At one point in New York City as the players looked out from their bus onto the crowd of fans who had gathered to catch a glimpse of the team, a scream came from Abby Wambach.
“Fuck!” she shouted. Those around her—startled and worried that something bad had just happened—turned to her and asked her what was wrong.
Wambach, with resignation in her voice, responded: “We didn’t win.”
It hit Wambach like a ton of bricks. She saw the response the team had gotten—a massive surge of fan support—and she saw the missed opportunity. If the national team had actually won the World Cup, how much bigger could it have been for the sport?
The 2012 London Olympics were around the corner, and the national team had a chance to keep the momentum going. If they could play well and win gold, maybe they could even build off of what they started in Germany.

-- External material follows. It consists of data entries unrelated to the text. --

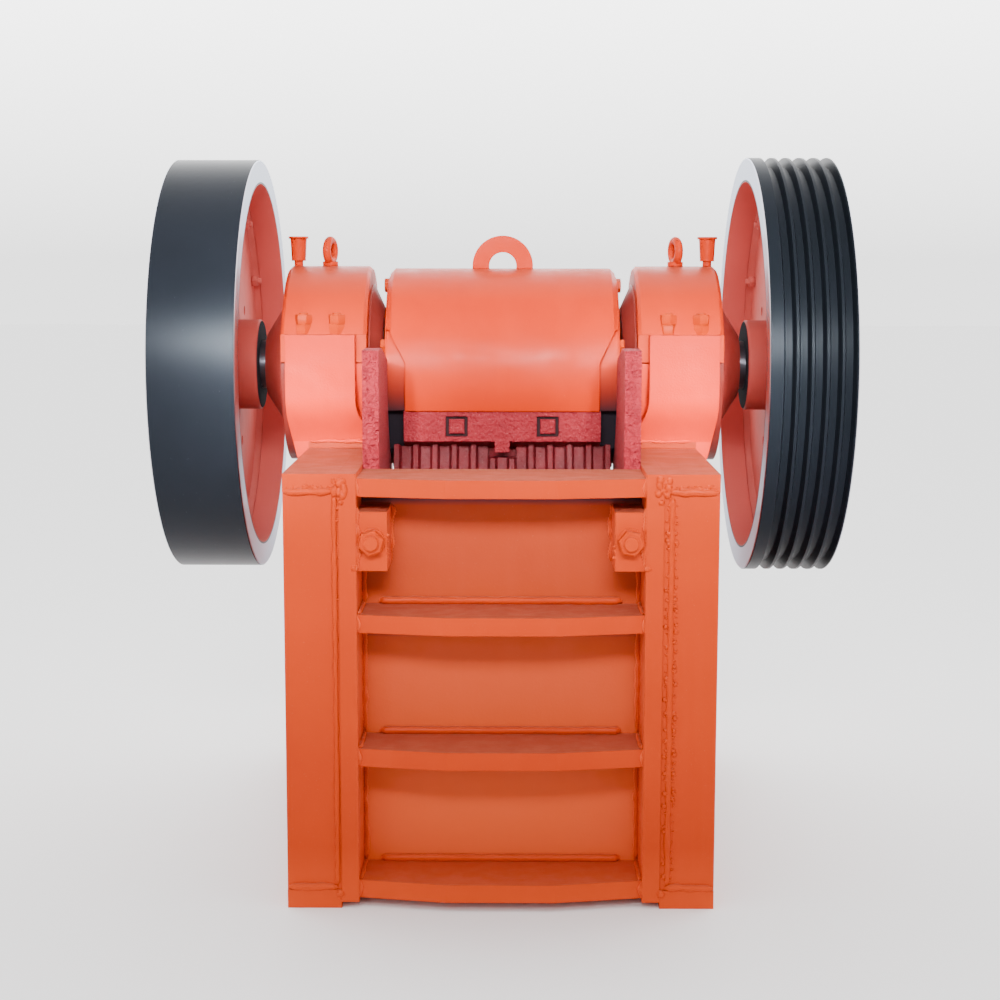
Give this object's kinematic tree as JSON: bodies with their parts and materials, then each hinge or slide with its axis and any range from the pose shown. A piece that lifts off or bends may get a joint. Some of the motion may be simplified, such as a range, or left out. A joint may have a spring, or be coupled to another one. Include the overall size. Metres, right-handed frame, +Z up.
{
  "type": "jaw crusher",
  "caption": "Small single-toggle jaw crusher: welded frame, swing jaw on an eccentric shaft between split bearing housings, flywheel and grooved pulley.",
  "frame": {"origin": "on the floor, at the centre of the four foot bolt holes", "axes": "+X along the eccentric shaft towards the grooved pulley, +Y from the front wall to the rear wall, +Z up"},
  "size_m": [1.224, 1.083, 1.217],
  "materials": {
    "frame_paint": "orange machine enamel over welded plate, semi-gloss",
    "housing_paint": "orange enamel over cast iron, semi-gloss",
    "casting_paint": "orange enamel over a smooth casting, semi-gloss",
    "wear_plate_paint": "rose red paint over rough manganese steel castings",
    "wheel_black": "black enamel, satin; the inside of the rim is orange red and its faces are bare",
    "wheel_inside_paint": "orange red enamel over cast iron",
    "bare_steel": "machined steel",
    "dark_iron": "plain cast iron"
  },
  "bodies": {
    "frame": {"adjusting_block": "dark_iron", "cap_eyes": "housing_paint", "cheek_plates": "wear_plate_paint", "corner_brackets": "frame_paint", "feet": "frame_paint", "fixed_jaw_plate": "wear_plate_paint", "frame_toggle_seat": "dark_iron", "front_posts": "frame_paint", "front_ribs": "frame_paint", "front_wall": "frame_paint", "grease_cups": "housing_paint", "guide_bars": "frame_paint", "inner_covers": "housing_paint", "left_cap": "housing_paint", "left_pedestal": "housing_paint", "left_side_plate": "frame_paint", "outer_covers": "housing_paint", "rear_posts": "frame_paint", "rear_ribs": "frame_paint", "rear_wall": "frame_paint", "right_cap": "housing_paint", "right_pedestal": "housing_paint", "right_side_plate": "frame_paint", "rod_nuts": "bare_steel", "shim_pack": "dark_iron", "side_ribs": "frame_paint", "spring_washers": "bare_steel", "tension_rod": "bare_steel", "tension_spring": "bare_steel", "toggle_plate": "dark_iron", "top_flanges": "frame_paint"},
    "rotor": {"eccentric_shaft": "bare_steel", "flywheel_rim": "wheel_black", "flywheel_web": "wheel_inside_paint", "pulley_rim": "wheel_black", "pulley_web": "wheel_inside_paint", "counterweights": "wheel_inside_paint"},
    "swing": {"swing_jaw": "casting_paint", "swing_covers": "casting_paint", "lifting_eye": "casting_paint", "moving_jaw_plate": "wear_plate_paint", "clamp_bar": "wear_plate_paint", "jaw_toggle_seat": "dark_iron", "rod_ears": "casting_paint", "rod_pin": "bare_steel"}
  },
  "joints": [
    {"name": "shaft_turn", "type": "hinge", "parent": "frame", "child": "rotor", "pos_m": [0, 0.061, 0.842], "axis": [1, 0, 0], "continuous": true},
    {"name": "swing_orbit", "type": "hinge", "parent": "rotor", "child": "swing", "pos_m": [0, 0.061, 0.832], "axis": [1, 0, 0], "continuous": true}
  ],
  "couplings": [
    {"joint": "swing_orbit", "follows": "shaft_turn", "ratio": -1}
  ]
}
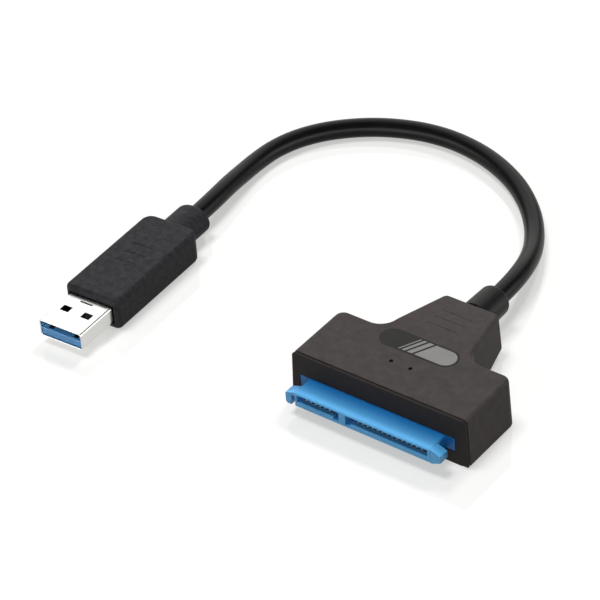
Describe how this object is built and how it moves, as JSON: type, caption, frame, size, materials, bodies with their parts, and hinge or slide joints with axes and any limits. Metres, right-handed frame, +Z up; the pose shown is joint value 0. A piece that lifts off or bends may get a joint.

They would have to qualify for the Olympics first, though. With the memory of losing to Mexico in the 2011 World Cup qualifiers still fresh, they knew this tournament needed to be treated like it was its own Olympic Games.
* * *
Alex Morgan had enjoyed a very good World Cup as a super sub. She scored two goals, one of them in the final, and looked suited for the highest level of the international game.
Fans of the national team saw it too and were clamoring for more of the youngster on the field. With her distinctive pink headband that kept her ponytail in place, it was hard to miss the Los Angeles–area native as she galloped toward goal. She earned a nickname, Baby Horse, and started being covered in the media as the next big thing.